1. question your sanity
2. it might exceed the maximum amount of arguments allowed to be passed to a program anyway

if (caph_limit_stdio() < 0 || caph_enter() < 0)
    err(1, "capsicum");

caph_limit_stdio and caph_enter are both functions provided by capsicum, a tool similar to pledge. The idea here is the same and maps 1:1, we only allow standard I/O access.

veclen = (argc >= 2) ? (argc - 2) * 2 + 1 : 0;

if ((vp = iov = malloc((veclen + 1) * sizeof(struct iovec))) == NULL)
    err(1, "malloc");

Now this is where we see the first difference. It looks like FreeBSD prefers to allocate ahead of time. iovec here is nothing else than a base address and a length. It's defined in sys/sys/_iovec.h. We'll include it here so it's easier to understand:

struct iovec {
    void    *iov_base;  /* Base address. */
    size_t   iov_len;   /* Length. */
};

Nothing fancy, just a very forward struct definition. Moving on

while (argv[0] != NULL) {
    size_t len;

    len = strlen(argv[0]);

We start iterating over all remaining arguments and get the length of each word.

/*
 * If the next argument is NULL then this is the last argument,
 * therefore we need to check for a trailing \c.
 */
if (argv[1] == NULL) {
    /* is there room for a '\c' and is there one? */
    if (len >= 2 &&
        argv[0][len - 2] == '\\' &&
        argv[0][len - 1] == 'c') {
        /* chop it and set the no-newline flag. */
        len -= 2;
        nflag = 1;
    }
}

Then we gotta do some bookkeeping, which also introduces another difference to OpenBSD. If we have reached the end of the input, we check if the last two characters of that word are \c. If it is, we omit printing a newline at the end. It basically does the same as the -n flag. It's a remainder from System V and ensures compatibility. OpenBSD chose to ignore that compatibility for easier code maintenance.

    vp->iov_base = *argv;
    vp++->iov_len = len;
    if (*++argv) {
        vp->iov_base = space;
        vp++->iov_len = 1;
    }
}

The remainder of the loop is filling the iovec array with the pointer to each word and its length. While we haven't reached the end yet, we also add spaces.
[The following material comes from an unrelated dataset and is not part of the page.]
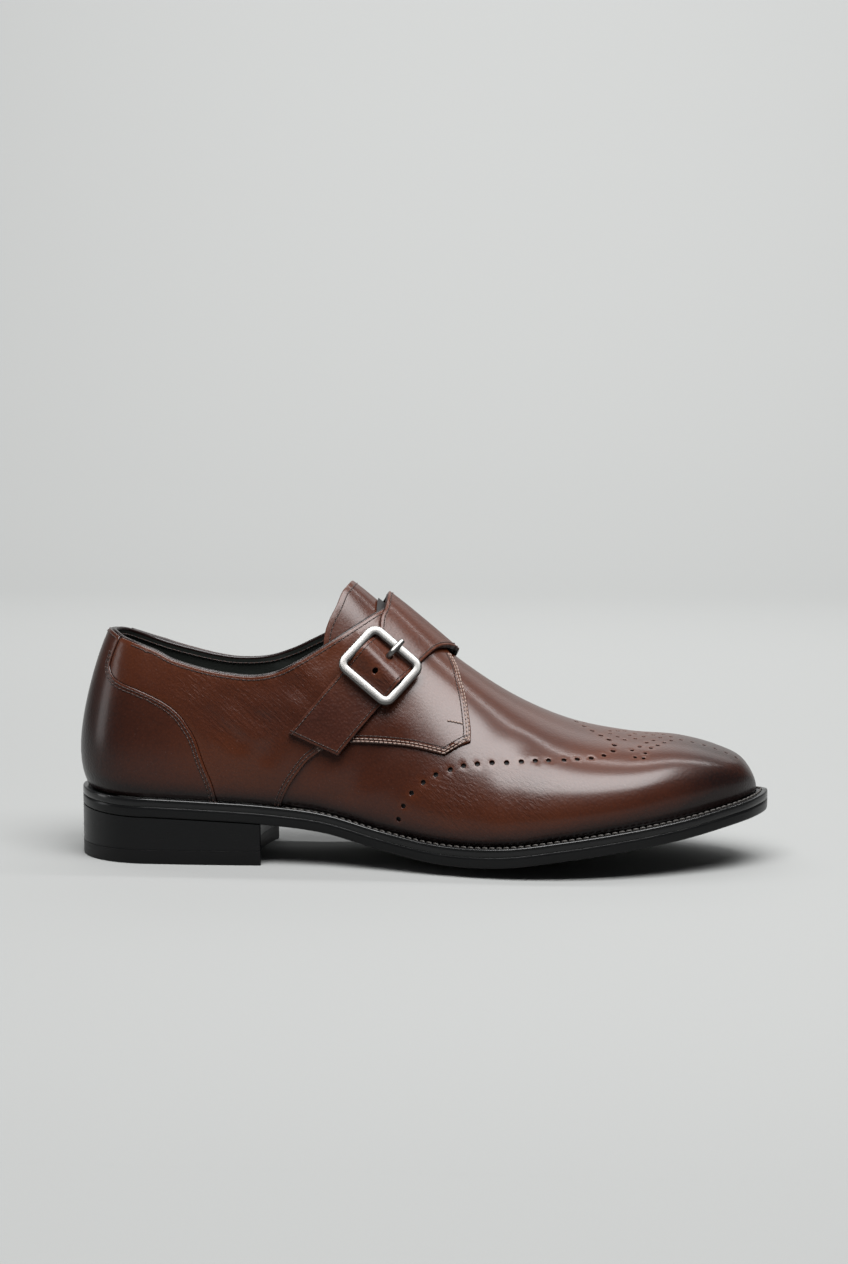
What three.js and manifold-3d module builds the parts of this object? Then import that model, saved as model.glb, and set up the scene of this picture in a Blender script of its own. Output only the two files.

That was a whole bunch of setup for something that is already longer than the entire OpenBSD implementation. Both have their upshots as we see in a bit.

if (!nflag) {
    veclen++;
    vp->iov_base = newline;
    vp++->iov_len = 1;
}

This is equivalent to the OpenBSD version. Just check if nflag is not set, and add a newline into the mix.

while (veclen) {
    int nwrite;

    nwrite = (veclen > IOV_MAX) ? IOV_MAX : veclen;
    if (writev(STDOUT_FILENO, iov, nwrite) == -1)
        err(1, "write");
    iov += nwrite;
    veclen -= nwrite;
}
return 0;

For each entry, we use writev to write nwrite number of iovec entries. writev is a POSIX call that can take a whole bunch of buffers (our iovec entries) and write them as one atomic operation. The goal with that is to reduce the amount of syscalls that have to be made, making it more performant.

And with that, we are done echo-ing to the standard output.

So, clearly both approaches here are very orthogonal to each other.

OpenBSD obviously favors the simple and easily maintainable solution. It's not that they don't have access to writev (they do), but sometimes simplicity is king. And let's be fair, echo is rarely a performance critical bottleneck. It makes the code easier to reason about and that is the main focus.

FreeBSD on the other hand very much favors performance here, even for tools like echo. For echo's performance itself, it might not be that critical, but it reduces the overall load of system calls that other tools might wanna use and reduces switching into kernel context.

With echo, it was easy enough to make the writeup include every line, but going forward this will become a bit more tricky. Once it comes to that, I will only include the critical / important parts.

But as we have seen, even a simple tool like echo can turn into a great learning experience.